A Data-Calibrated Gompertz Tumor Growth Model for Predicting Chemoradiation Response In Murine Tumors.
Abstract
Purpose
Mechanistic tumor growth models provide a framework for linking observed tumor kinetics to underlying biological processes; however, their application to real preclinical datasets is limited by incomplete longitudinal measurements and uncertainty in model parameters. We developed a data-driven mechanistic model predicting tumor growth trajectories, treatment response, and outcome metrics using caliper-based measurements in murine tumor models undergoing chemoradiation. This framework enabled in silico predictions of preclinical experimental outcomes and treatment variability.
Methods
Murine oral tumors were treated with cisplatin-based chemoradiation on a fixed schedule. Bidirectional caliper measurements were collected thrice weekly from induction until endpoint. Tumor volumes were computed using a cylindrical approximation, and induction-to-treatment growth rates were estimated using tumor volume at treatment normalized by time since induction.
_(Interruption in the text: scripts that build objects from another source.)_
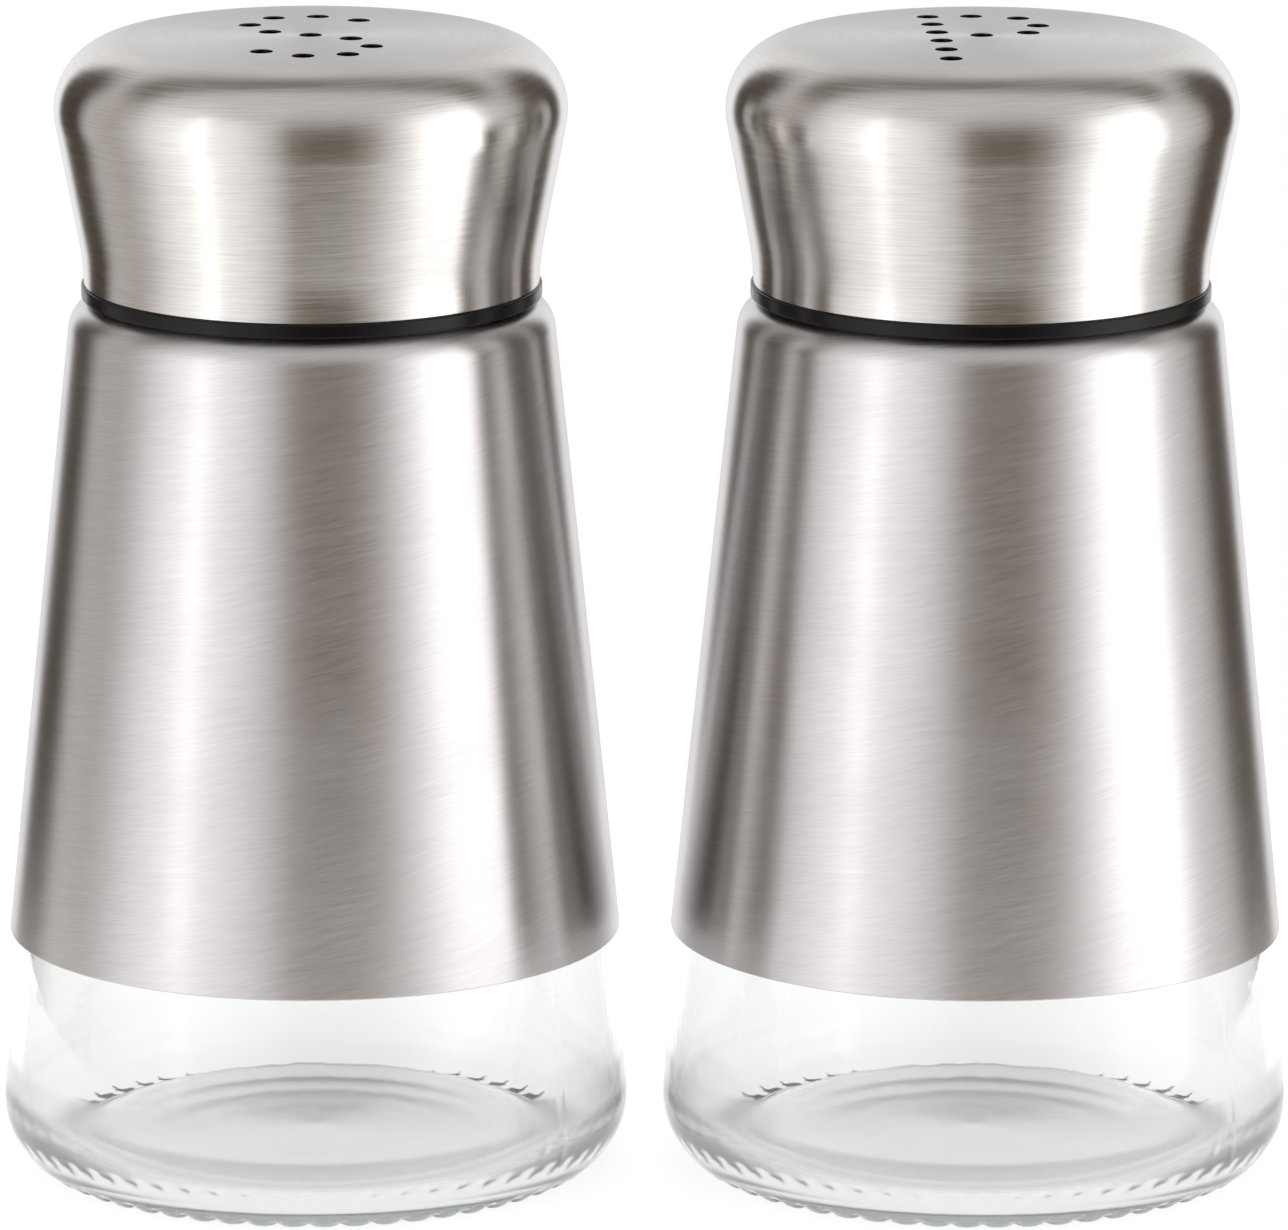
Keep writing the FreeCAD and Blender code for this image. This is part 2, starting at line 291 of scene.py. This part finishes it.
def crown_z(distance, depth=0.0):
    """Height of the crown at a distance from the axis and a depth inside the steel."""
    return CROWN_Z - crown_radius() + sqrt((crown_radius() - depth) ** 2 - distance ** 2)


# ---- what breaks the round ----
def smooth(low, high, value):
    """0 below low, 1 above high, and a smooth rise between them."""
    share = min(1.0, max(0.0, (value - low) / (high - low)))
    return share * share * (3 - 2 * share)


def thread_share(z, angle, start_z, turns, halves, start_angle=0.0):
    """Share of a thread's full height at a place: halves are its half widths at its root and its crest."""
    root, crest = halves
    tallest = 0.0
    for lap in range(-1, 2):
        turn = (angle - start_angle) / (2 * pi) + lap
        ends = smooth(0.0, 0.06, turn) * smooth(0.0, 0.06, turns - turn)
        off = abs(z - start_z - THREAD_PITCH * (turn + start_angle / (2 * pi)))
        tallest = max(tallest, ends * smooth(0.0, 1.0, (root - off) / (root - crest)))
    return tallest


def bottle_shape(r, z, normal, angle):
    """Adds the thread to the neck, bars with valleys between them to the foot, and seams to the side."""
    if z > BEAD_TOP_Z + 0.5 and abs(r - NECK_R) < NEAR:
        return r + THREAD_HEIGHT * thread_share(z, angle, THREAD_START_Z, BOTTLE_TURNS, BOTTLE_HALVES), z
    if z < KNURL_TOP and r > KNURL_START:
        pitch = 2 * pi / KNURLS
        across = 2 * ((angle / pitch) % 1) - 1
        valley = KNURL_DEPTH * (1 - sqrt(1 - BAR_CURVE * across * across)) / BAR_SAG
        depth = valley * smooth(KNURL_START, KNURL_START + 1, r) * (1 - smooth(0.2, KNURL_TOP, z))
        return r - normal[0] * depth, z - normal[1] * depth
    if normal[0] > 0.5 and z < SLEEVE_LOW_Z - 1:
        off = abs((angle - SEAM_ANGLE + pi / 2) % pi - pi / 2) * r
        return r + SEAM_RISE * (1 - smooth(0.0, 0.3, off)) * smooth(2.0, 4.0, z), z
    return r, z


def insert_shape(r, z, normal, angle):
    """Adds the thread to the bore and the ribs that hold the steel shell."""
    if z > LIP_Z + 0.3 and abs(r - INSERT_BORE) < NEAR:
        start_z = THREAD_START_Z - INSERT_DROP
        share = thread_share(z, angle, start_z, INSERT_TURNS, INSERT_HALVES, INSERT_START)
        return r - THREAD_HEIGHT * share, z
    rib = abs((angle * RIBS / (2 * pi)) % 1 - 0.5) * 2 * pi / RIBS * INSERT_R
    if LIP_Z + 0.8 < z < INSERT_TOP_Z - 0.6 and r > INSERT_R - 0.05 and rib < RIB_WIDTH / 2:
        return shell_inner_radius(z) - 0.05, z
    return r, z


def shell_inner_radius(z):
    """Inner radius of the steel cap at a height on its side."""
    inner = cap_curve(STEEL)
    for (r1, z1), (r2, z2) in zip(inner, inner[1:]):
        if z1 <= z <= z2:
            return r1 + (r2 - r1) * (z - z1) / (z2 - z1)
    return inner[0][0]


# ---- meshes ----
def profile_normals(profile):
    """Outward normals of a closed profile drawn with its inside on the left."""
    normals = []
    for i in range(len(profile)):
        before, after = profile[i - 1], profile[(i + 1) % len(profile)]
        dr, dz = after[0] - before[0], after[1] - before[1]
        length = hypot(dr, dz) or 1.0
        normals.append((dz / length, -dr / length))
    return normals


def lathe(profile, segments, shape=None, closed=True):
    """A mesh turned from a profile, with its points moved by shape(r, z, normal, angle), and its rings."""
    mesh = bmesh.new()
    normals = profile_normals(profile)
    rings = []
    for (r, z), normal in zip(profile, normals):
        if r < 1e-6:
            rings.append([mesh.verts.new((0, 0, z * MM))] * segments)
            continue
        ring = []
        for k in range(segments):
            angle = 2 * pi * k / segments
            r2, z2 = shape(r, z, normal, angle) if shape else (r, z)
            ring.append(mesh.verts.new((r2 * cos(angle) * MM, r2 * sin(angle) * MM, z2 * MM)))
        rings.append(ring)
    for low, high in zip(rings, rings[1:] + rings[:1] if closed else rings[1:]):
        join_rings(mesh, low, high)
    return mesh, rings


def join_rings(mesh, low, high):
    """Faces between two rings of the same count, with triangles where a ring is a single point."""
    count = len(low)
    for k in range(count):
        corners = [low[k], low[(k + 1) % count], high[(k + 1) % count], high[k]]
        unique = list(dict.fromkeys(corners))
        if len(unique) > 2:
            mesh.faces.new(unique)


def holes_s():
    """Pour holes in the shape of an S."""
    return S_HALF + [(0.0, 0.0)] + [(-x, -y) for x, y in S_HALF]


def holes_p():
    """Pour holes in the shape of a P, turned with the tightened cap."""
    top = P_STEM_PITCH * (P_STEM_HOLES - 1) / 2
    stem = [(P_STEM_X, top - P_STEM_PITCH * i) for i in range(P_STEM_HOLES)]
    turn = Matrix.Rotation(radians(P_LEAN), 2)
    return [tuple(turn @ Vector(p)) for p in stem + [(P_STEM_X + x, top + y) for x, y in P_BOWL]]


def cap_shell_mesh(holes):
    """The steel cap: a turned side and shoulder, and a crown pierced with holes that have soft edges."""
    lip = [(LIP_R - STEEL, LIP_Z, 0.1), (LIP_R, LIP_Z, 0.12)]
    profile = supported(rounded(cap_curve(STEEL)[:0:-1] + lip + cap_curve()[1:]))
    mesh, rings = lathe(profile, SEGMENTS["cap"], closed=False)
    inner = crown_face(mesh, rings[0], holes, STEEL)
    outer = crown_face(mesh, rings[-1], holes, 0.0)
    for (x, y), low, high in zip(holes, inner, outer):
        wall = [low]
        for radius, depth in [(0.06, STEEL), (0.0, STEEL - 0.06), (0.0, 0.12), (0.035, 0.035), (0.12, 0.0)]:
            wall.append(hole_ring(mesh, x, y, HOLE_R + radius, depth))
        for ring, following in zip(wall, wall[1:] + [high]):
            join_rings(mesh, ring, following)
    return mesh


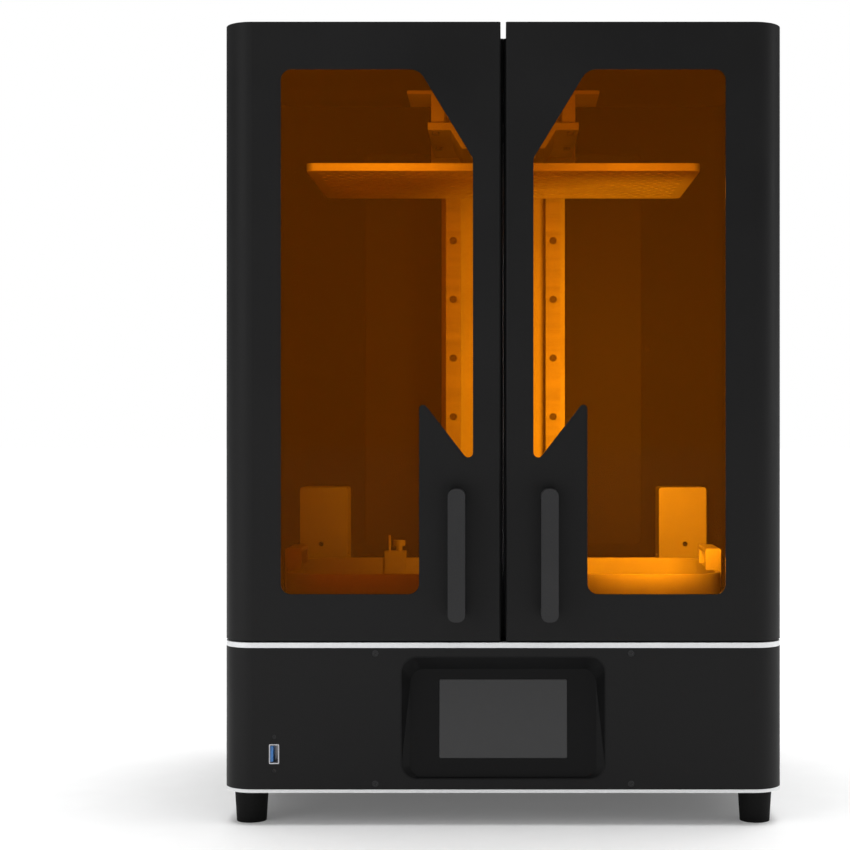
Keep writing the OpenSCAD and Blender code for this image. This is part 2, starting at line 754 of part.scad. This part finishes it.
module window_outline() {
    n = len(window_corners);
    polygon([for (i = [0 : n - 1]) each corner_points(
        flat(window_corners[(i + n - 1) % n]), flat(window_corners[i]),
        flat(window_corners[(i + 1) % n]), window_corners[i][2])]);
}

module door_outline(inset, behind) {
    x0 = door_gap / 2 + inset;
    y1 = door_back + behind;
    r = corner_r - inset;
    difference() {
        union() {
            translate([x0, y_front + inset]) square([half_w - corner_r - x0, y1 - y_front - inset]);
            translate([x0, y_front + corner_r]) square([half_w - inset - x0, y1 - y_front - corner_r]);
            translate([half_w - corner_r, y_front + corner_r]) circle(r);
        }
        if (inset == 0) translate([x0, y_front]) rotate(45) square(edge_cut, center = true);
    }
}

module door_shell() difference() {
    union() {
        difference() {
            up(door_z0, door_z1) door_outline(0, 0);
            up(door_z0 + door_wall, door_z1 - door_wall) door_outline(door_wall, eps);
            along_y(y_front - eps, y_front + door_wall + eps) window_outline();
        }
        for (z = hinge_levels, side = [-1, 1]) translate([0, 0, z + side * (leaf_t / 2 + lug_gap)])
            block(hinge_x - 6, half_w - door_wall, hinge_y - 6, hinge_y + 5, -lug_half, lug_half);
        block(door_gap / 2 - lip_w, door_gap / 2 + door_wall, lip_y[0], lip_y[1], door_z0, door_z1 - lip_end);
        for (z = [door_z0, door_z1 - magnet_h])
            block(magnet_x[0], magnet_x[1], door_back - keeper_d, door_back, z, z + magnet_h);
    }
    hinge_pins();
}

module window_pane() along_y(y_front, y_front + door_wall) window_outline();

module door_handle() {
    along_y(y_front - handle_out, y_front - handle_out + handle_bar) handle_outline(handle_z, handle_l);
    for (side = [-1, 1]) along_y(y_front - handle_out + handle_bar, y_front)
        handle_outline(handle_z + side * (handle_l - post_h) / 2, post_h);
}

module handle_outline(z, length)
    rrect(handle_x - handle_w / 2, handle_x + handle_w / 2, z - length / 2, z + length / 2, handle_r);

module hinge_pins() for (z = hinge_levels)
    rod_z(hinge_x, hinge_y, hinge_pin_r, z - hinge_pin_half, z + hinge_pin_half);

module right_door_shell() color([0.11, 0.11, 0.11]) door_shell();

module left_door_shell() color([0.13, 0.13, 0.13]) mirror([1, 0, 0]) door_shell();

module right_window() color([0.6, 0.28, 0.02, 0.6]) window_pane();

module left_window() color([0.6, 0.28, 0.02, 0.6]) mirror([1, 0, 0]) window_pane();

module right_handle() color([0.2, 0.2, 0.2]) door_handle();

module left_handle() color([0.2, 0.2, 0.2]) mirror([1, 0, 0]) door_handle();

module right_hinge_pins() color([0.6, 0.6, 0.62]) hinge_pins();

module left_hinge_pins() color([0.6, 0.6, 0.62]) mirror([1, 0, 0]) hinge_pins();

feet();
base_floor();
lower_trim();
base_housing();
upper_trim();
deck_plate();
screen_bezel();
touch_panel();
display_board();
usb_port();
usb_tongue();
case_screws();
lcd_frame();
lcd_panel();
light_box();
led_board();
led_lenses();
heat_sink();
mainboard();
power_supply();
power_inlet();
power_rocker();
fan_frames();
fan_guards();
left_fan_rotor();
right_fan_rotor();
cabinet_shell();
rear_panel();
hinge_leaves();
door_magnets();
air_filters();
z_column();
z_rails();
rail_screws();
z_motor();
screw_bearing();
z_screw();
screw_coupling();
carriage_plate();
rail_blocks();
drive_nut();
lift_arm();
carry_handle();
ball_mount();
build_plate();
plate_screws();
plate_knob();
vat_frame();
vat_film();
film_ring();
vat_grips();
feed_nozzle();
left_door_shell();
left_window();
left_handle();
left_hinge_pins();
right_door_shell();
right_window();
right_handle();
right_hinge_pins();
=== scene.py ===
"""Looks of the resin printer: materials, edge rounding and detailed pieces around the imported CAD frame."""

import json
import math

import bmesh
import bpy
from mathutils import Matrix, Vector


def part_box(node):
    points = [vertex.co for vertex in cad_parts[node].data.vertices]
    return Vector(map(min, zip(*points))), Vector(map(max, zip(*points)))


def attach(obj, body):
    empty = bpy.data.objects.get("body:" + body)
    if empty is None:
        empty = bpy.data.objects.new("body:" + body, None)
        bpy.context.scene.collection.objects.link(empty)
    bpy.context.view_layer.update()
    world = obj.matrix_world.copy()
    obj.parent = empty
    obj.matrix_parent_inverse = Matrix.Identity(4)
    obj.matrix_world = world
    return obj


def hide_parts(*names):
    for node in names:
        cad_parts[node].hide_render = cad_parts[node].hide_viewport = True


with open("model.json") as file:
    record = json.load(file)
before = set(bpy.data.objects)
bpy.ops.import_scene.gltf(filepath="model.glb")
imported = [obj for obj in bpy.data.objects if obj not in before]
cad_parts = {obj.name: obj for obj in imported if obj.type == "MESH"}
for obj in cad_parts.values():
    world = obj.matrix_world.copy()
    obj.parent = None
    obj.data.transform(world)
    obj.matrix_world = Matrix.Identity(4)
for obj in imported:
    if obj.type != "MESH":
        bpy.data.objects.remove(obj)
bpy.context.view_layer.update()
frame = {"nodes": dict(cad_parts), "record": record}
nodes = frame["nodes"]

MM = 0.001
WHITE = (1, 1, 1, 1)
SHARP_EDGE = math.radians(40)
DOOR_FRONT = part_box("right_door_shell")[0][1]


# ---- camera ----

CAMERA_DISTANCE = 1.48
CAMERA_HEIGHT = 0.3348
LENS = 74.16
SENSOR_WIDTH = 36
SHIFT = (-0.0920, 0.0059)
FAR_CLIP = 100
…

These measurements were used to construct sampling distributions of model inputs, including initial tumor volume, induction-to-treatment growth rate, and survival thresholds derived from endpoint measurements. A mechanistic Gompertz-based tumor growth model incorporating chemotherapy and radiotherapy effects was implemented. Bayesian optimization was used to estimate model parameters governing radiation sensitivity, chemotherapy sensitivity, and carrying capacity by comparing distributions of simulated and measured tumor volumes at a fixed post-treatment timepoint.
Results
This method integrated heterogeneous experimental measurements into a unified modeling framework across 123 mice. Bayesian optimization converged to stable parameter estimates while accounting for probabilistic overall survival and cure events representing biological variability. Simulated tumor trajectories reproduced the observed distribution of post-treatment tumor volumes, and estimated parameters fell within biologically plausible ranges consistent with expected treatment response behavior.
Conclusion
Our data demonstrates a practical approach for calibrating mechanistic tumor growth models to real preclinical data using limited longitudinal measurements. By combining simplified growth assumptions with Bayesian parameter estimation, the framework provides quantitative insight into tumor kinetics and treatment response, supporting in silico preclinical studies and robust experimental design in radiation oncology.